His Sindhi counterpart, on the other hand, wants above all to be obeyed, admired, respected, feared and envied. He does, of course, want wealth too but more as an instrument to influence people (for this the appearance of wealth is as useful as wealth itself). He wants things other than money – to be well-known, feared (even by the police), powerful (politicians must solicit his help come election time) and loved (he will protect the poor asking for his help).
The above is a didactic simplification, an example chosen to prove a point. Admittedly nothing is this simple in real life. Nevertheless, generally speaking Sindhis tend to make money in order to rule and Punjabis rule in order to make money.

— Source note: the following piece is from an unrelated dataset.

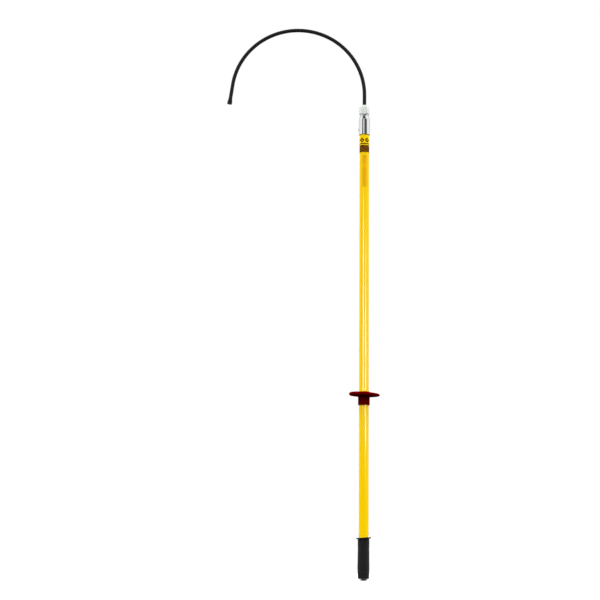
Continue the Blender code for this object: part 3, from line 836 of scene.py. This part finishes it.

Surprisingly, an almost identical north-south divide existed in two of the countries I served in during a long diplomatic career. In Yemen, the divide was much greater – but essentially on the same lines – between the ‘conservative’ north and the ‘progressive’ south. These were two countries before they were peacefully united in 1990, and then split to be forcibly united again six years later. They are once again threatening to separate.
The south was where the homo economicus resided and in the north were those who could not resign themselves to being homines economici exclusively bent on making money. Yet at the same time the latter could not tolerate their condition as ‘inferior’ or ‘backward’. They were proud of their past and their martial skills. They did not believe that the gains of modernity were worth the sacrifices they were being called upon to make. They felt happier in other pursuits and resented the fact that many of their older virtues had become vices in the eyes of the southerners.
Similarly, in Nigeria the gulf between the Muslim north and the Christian south is considerable. Whereas in the south the normal benchmarks for evaluating performance – material gains made by the population, the degree of corruption, nepotism etc – all count, northerners don’t think that compensates for the spiritual impoverishment crude hedonism promotes, nor the dreary levelling that are the inseparable signs of an industrialising society. For them pursuing natural and traditional instincts, rites and rituals are equally important and a party that does not pay attention to them suffers in elections.
As we integrate further these real and imaginary differences will lessen; perhaps they will be erased and the problem posed by two very distinct outlooks buried. However, it will take time before the Sindh electorate will come to grips with the requirements of the contemporary world as long as they have a party that promises to give them the Arcadian past of Sindh as well as the contemporary world of cheap and abundant industrial goods.
But it needs be said that acquiring a common prism through which citizens will judge the success of a political party and forge a semblance of uniformity in voting patterns has been made more difficult by the 18th Amendment. By granting the provinces and their ruling parties a virtually free hand in all important matters of national life we have facilitated the emergence of powerful provincial, rather than national, leaders and parties who will prefer to cling to their ways rather than work towards forming a national strategy for growth.
This will have an inevitable impact on the pace of economic development and widen the already considerable gap between Punjab and Sindh. And uneven economic development, as we know, creates resentment, acrimony, mistrust and misunderstanding and is not good for national unity. The elections have been a great cause of self-congratulations. So were the 1970 elections and look what happened.